I would like to commend Howard County Housing Commission Executive Director Leonard Vaughan for having the courage to publicly support setting a minimum rent for public housing tenants ("HUD proposal to set minimum rent denounced," Feb. 26). His honesty stands in stark contrast to the dire proclamations of "public housing advocates" like Lauren Young of the Maryland Disability Law Center and Amey Epstein, director of the Harford County Housing Agency, who consider setting a minimum rent of $50 per month to be "a horrible plan" and "a significant burden." Significant? At $50 per month, tenants would pay less per year than most people pay in a single month for an efficiency apartment. The new proposal specifically exempts those individuals who cannot work due to disabilities while setting a minimum rent level so low that able-bodied tenants should have little difficulty earning the necessary funds. There is also an appeals process available to families who feel that they cannot meet the minimum requirement. This proposal will encourage work and a sense of self-sufficiency and should be applauded, not condemned, by those who claim to be concerned for low-income and poor families.

Todd Eberly


A clarification of group's position

In a letter ("Columbia elections are next month," March 2), Pearl Atkinson-Stewart stated, "In the past, there has been an issue with individual candidates pledging their support to an organization in exchange for promises of financial and campaign assistance."

To my knowledge, in recent years there have been only two organizations working for candidates for Columbia Council. I believe the only one still in existence is Vote Smart Columbia, a voluntary group of concerned Columbia residents who believe citizens have the right to become involved in elections. Meetings are open to everyone, and we are happy to share our mission statement with any interested person.

As one of the founding members of Vote Smart Columbia, I would like to assure the residents of Columbia that Ms. Atkinson-Stewart's remarks do not apply to it.

First, Vote Smart Columbia has never required any commitment from the candidates we have chosen to endorse. We have never had a litmus test for selecting them. Nor have we ever asked for a pledge of any kind from them, not so much as one vote. Vote Smart Columbia simply seeks out like-minded candidates to endorse, people we believe will do the best job representing residents on the Columbia Council and serving as members of the Columbia Association's board of directors.

Second, Vote Smart Columbia has never given any financial assistance to any candidate. We have supported the candidates we have endorsed by individuals giving time and labor. Mostly, it's through what I call "donating shoe leather" by distributing candidates' literature (a great springtime exercise).

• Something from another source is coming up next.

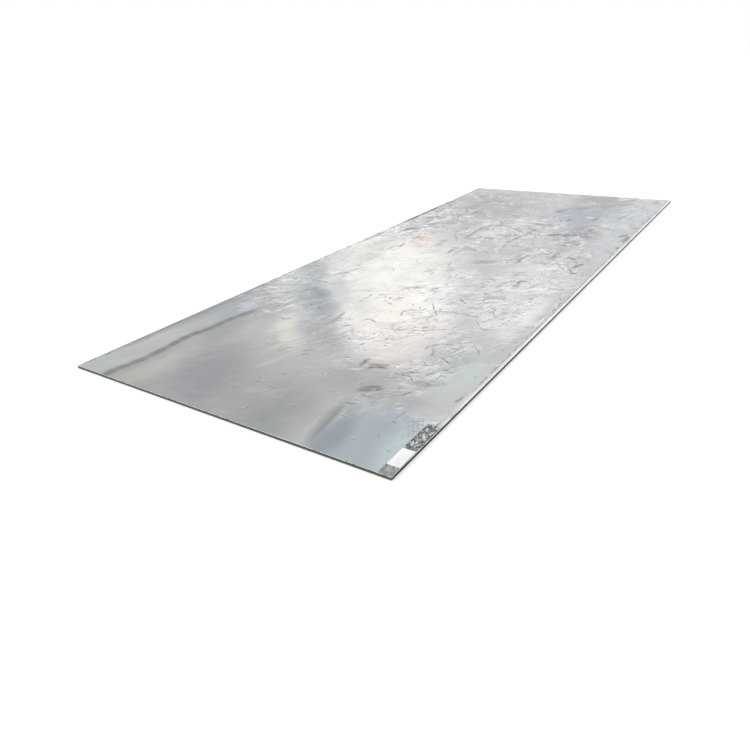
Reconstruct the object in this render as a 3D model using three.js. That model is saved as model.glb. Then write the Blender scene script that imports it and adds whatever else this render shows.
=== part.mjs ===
// Hot-rolled steel plate, sheared to stock size on all four sides, with the paper
// stock tag that is stuck on its top face beside one corner.
//
// Millimetres. X runs along the plate, Y across it and Z up. The origin is the middle of
// the underside: the plate lies on Z = 0, as it left the shear, roll-over side up.

import * as THREE from 'three';

// Plate
const PLATE_LENGTH = 3048;
const PLATE_WIDTH = 1219;
const PLATE_THICKNESS = 9.5;

// Sheared edge, from the top face down. The blade first drags the corner down, then wipes
// a smooth upright land, and below that the steel breaks away on a slope to the other
// blade. The burr that the break leaves at the bottom is pressed flat in handling.
const ROLLOVER_WIDTH = 1.4;
const ROLLOVER_DEPTH = 0.75;
const LAND_HEIGHT = 2.9;
const BLADE_CLEARANCE = 0.8;
const BREAK_HOLLOW = 0.15;
const BURR_HEIGHT = 0.3;
const BURR_OVERHANG = 0.2;

// Paper tag on the top face, its long side along the plate's side at -Y
const TAG_LENGTH = 75;
const TAG_WIDTH = 37;
const TAG_THICKNESS = 0.2;
const TAG_CORNER_RADIUS = 1.5;
const TAG_FROM_END = 40;
const TAG_FROM_ROLLOVER = 0.6;
const TAG_TURN_DEG = 0.7;

// Facets
const ROLLOVER_FACETS = 8;
const BREAK_FACETS = 5;
const TAG_CORNER_FACETS = 4;

// The edge section as a list of { inset, height }, from the underside up. The inset is
// measured in from the plate's stated length and width.
function edgeSection() {
  const breakTop = PLATE_THICKNESS - ROLLOVER_DEPTH - LAND_HEIGHT;
  const burrInset = BLADE_CLEARANCE - BURR_OVERHANG;
  const section = [{ inset: burrInset, height: 0 }];
  section.push(...breakPoints(BURR_HEIGHT, breakTop));
  section.push(...rolloverPoints());
  return section;
}

// The break leans out from the lower blade's line to the land, slightly hollow.
function breakPoints(bottom, top) {
  const points = [];
  for (let i = 0; i <= BREAK_FACETS; i += 1) {
    const rise = i / BREAK_FACETS;
    const hollow = BREAK_HOLLOW * Math.sin(Math.PI * rise);
    points.push({
      inset: BLADE_CLEARANCE * (1 - rise) + hollow,
      height: bottom + (top - bottom) * rise,
    });
  }
  return points;
}

// The roll-over is a quarter ellipse, from the top of the land to the top face.
function rolloverPoints() {
  const points = [];
  for (let i = 0; i <= ROLLOVER_FACETS; i += 1) {
    const turn = (Math.PI / 2) * (i / ROLLOVER_FACETS);
    points.push({
      inset: ROLLOVER_WIDTH * (1 - Math.cos(turn)),
      height: PLATE_THICKNESS - ROLLOVER_DEPTH * (1 - Math.sin(turn)),
    });
  }
  return points;
}

// Four corners of the plate at one level of its edge section, anticlockwise from above.
function plateCorners({ inset, height }) {
  const x = PLATE_LENGTH / 2 - inset;
  const y = PLATE_WIDTH / 2 - inset;
  return [[-x, -y, height], [x, -y, height], [x, y, height], [-x, y, height]];
}

// A closed solid lofted through level rings that have as many corners each.
function loftGeometry(rings) {
  const corners = rings[0].length;
  const indices = [];
  for (let level = 0; level + 1 < rings.length; level += 1) {
    for (let i = 0; i < corners; i += 1) {
      const a = level * corners + i;
      const b = level * corners + ((i + 1) % corners);
      indices.push(a, b, b + corners, a, b + corners, a + corners);
    }
  }
  const last = (rings.length - 1) * corners;
  for (let i = 1; i + 1 < corners; i += 1) {
    indices.push(0, i + 1, i);
    indices.push(last, last + i, last + i + 1);
  }
  const geometry = new THREE.BufferGeometry();
  geometry.setAttribute('position', new THREE.Float32BufferAttribute(rings.flat(2), 3));
  geometry.setIndex(indices);
  geometry.computeVertexNormals();
  return geometry;
}

function makePlate() {
  const rings = edgeSection().map(plateCorners);
  const millScale = new THREE.MeshStandardMaterial({
    color: 0xb4b8bb,
    roughness: 0.42,
    metalness: 0.65,
    flatShading: true,
  });
  const plate = new THREE.Mesh(loftGeometry(rings), millScale);
  plate.name = 'steel_plate';
  return plate;
}

// The tag's outline starts at the corner it is turned about, which is its origin.
function tagOutline() {
  const r = TAG_CORNER_RADIUS;
  const outline = new THREE.Shape();
  outline.moveTo(r, 0);
  outline.lineTo(TAG_LENGTH - r, 0);
  outline.absarc(TAG_LENGTH - r, r, r, -Math.PI / 2, 0, false);
  outline.lineTo(TAG_LENGTH, TAG_WIDTH - r);
  outline.absarc(TAG_LENGTH - r, TAG_WIDTH - r, r, 0, Math.PI / 2, false);
  outline.lineTo(r, TAG_WIDTH);
  outline.absarc(r, TAG_WIDTH - r, r, Math.PI / 2, Math.PI, false);
  outline.lineTo(0, r);
  outline.absarc(r, r, r, Math.PI, Math.PI * 1.5, false);
  return outline;
}

function makeTag() {
  const geometry = new THREE.ExtrudeGeometry(tagOutline(), {
    depth: TAG_THICKNESS,
    bevelEnabled: false,
    curveSegments: TAG_CORNER_FACETS,
  });
  const paper = new THREE.MeshStandardMaterial({
    color: 0xf2f2f0,
    roughness: 0.8,
    metalness: 0,
  });
  const tag = new THREE.Mesh(geometry, paper);
  tag.name = 'paper_tag';
  tag.position.set(
    -PLATE_LENGTH / 2 + TAG_FROM_END,
    -PLATE_WIDTH / 2 + ROLLOVER_WIDTH + TAG_FROM_ROLLOVER,
    PLATE_THICKNESS,
  );
  tag.rotation.z = THREE.MathUtils.degToRad(TAG_TURN_DEG);
  return tag;
}

const steelPlate = new THREE.Group();
steelPlate.add(makePlate(), makeTag());

export default steelPlate;
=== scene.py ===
"""A hot-rolled steel plate lying on a pale floor, with its paper stock tag.

Lengths are in millimetres unless a name says otherwise; MM turns them into Blender's metres.
Places on the plate are (x, y) from the middle of its top face, x along it and y across it.
"""

import math

import bpy
import numpy as np
from mathutils import Matrix, Vector, noise


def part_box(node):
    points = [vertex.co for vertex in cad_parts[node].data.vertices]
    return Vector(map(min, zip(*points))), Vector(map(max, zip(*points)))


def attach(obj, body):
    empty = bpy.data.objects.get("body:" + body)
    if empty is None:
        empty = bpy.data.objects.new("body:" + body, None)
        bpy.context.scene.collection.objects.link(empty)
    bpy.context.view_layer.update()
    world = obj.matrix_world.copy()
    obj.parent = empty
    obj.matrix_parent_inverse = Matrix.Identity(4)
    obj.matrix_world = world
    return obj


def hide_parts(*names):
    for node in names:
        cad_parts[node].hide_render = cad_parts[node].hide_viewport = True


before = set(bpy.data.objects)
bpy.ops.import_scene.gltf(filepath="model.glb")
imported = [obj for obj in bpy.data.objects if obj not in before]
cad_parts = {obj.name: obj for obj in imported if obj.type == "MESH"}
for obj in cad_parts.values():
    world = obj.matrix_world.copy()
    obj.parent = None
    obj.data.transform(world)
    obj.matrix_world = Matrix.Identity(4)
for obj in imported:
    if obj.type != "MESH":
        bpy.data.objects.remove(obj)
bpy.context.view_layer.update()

MM = 0.001
PLATE_LOW, PLATE_HIGH = (np.array(corner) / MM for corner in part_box("steel_plate"))
TAG_LOW, TAG_HIGH = (np.array(corner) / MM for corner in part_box("paper_tag"))
TOP = PLATE_HIGH[2]
END = PLATE_LOW[0]
SIDE = PLATE_LOW[1]

# Camera: its place, what it looks at, its roll, its focal length in pixels and its sensor in millimetres.
CAMERA_PLACE = (-2457.5, -1244.5, 858.0)
CAMERA_AIM = (-1123.0, -297.0, 9.5)
CAMERA_ROLL = math.radians(-3.54)
FOCAL_PIXELS = 616.45
IMAGE_PIXELS = 750
SENSOR = 36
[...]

Indeed, until recently we have never had financial resources of any kind. Just last month, we began for the first time collecting modest annual dues. We may at some point in the future decide to raise monies for candidates -- the topic has been under discussion -- but if we were to do so, based on our group's history it would constitute a significant change. In my opinion, a more likely scenario is that Vote Smart Columbia might spend money to publicize the group's own positions, activities and endorsements.

As a member of CA's most recent governance committee (no longer in existence), I also wish to clarify a few points. Under our current governance system, the Columbia Association does not hold a centralized, public election. Columbia Council members are chosen through elections held by each of Columbia's ten villages, which each have unique election rules. Then, after the village elections, the new Columbia Council votes to appoint itself as CA's board of directors.

Some villages hold elections every year, some every other year. This year, the following villages are midway through two-year election terms and will not have Columbia Council Representative elections: Owen Brown, Town Center and Harper's Choice. If you live in any of the other seven villages and are considering running, contact your village office for a candidate packet.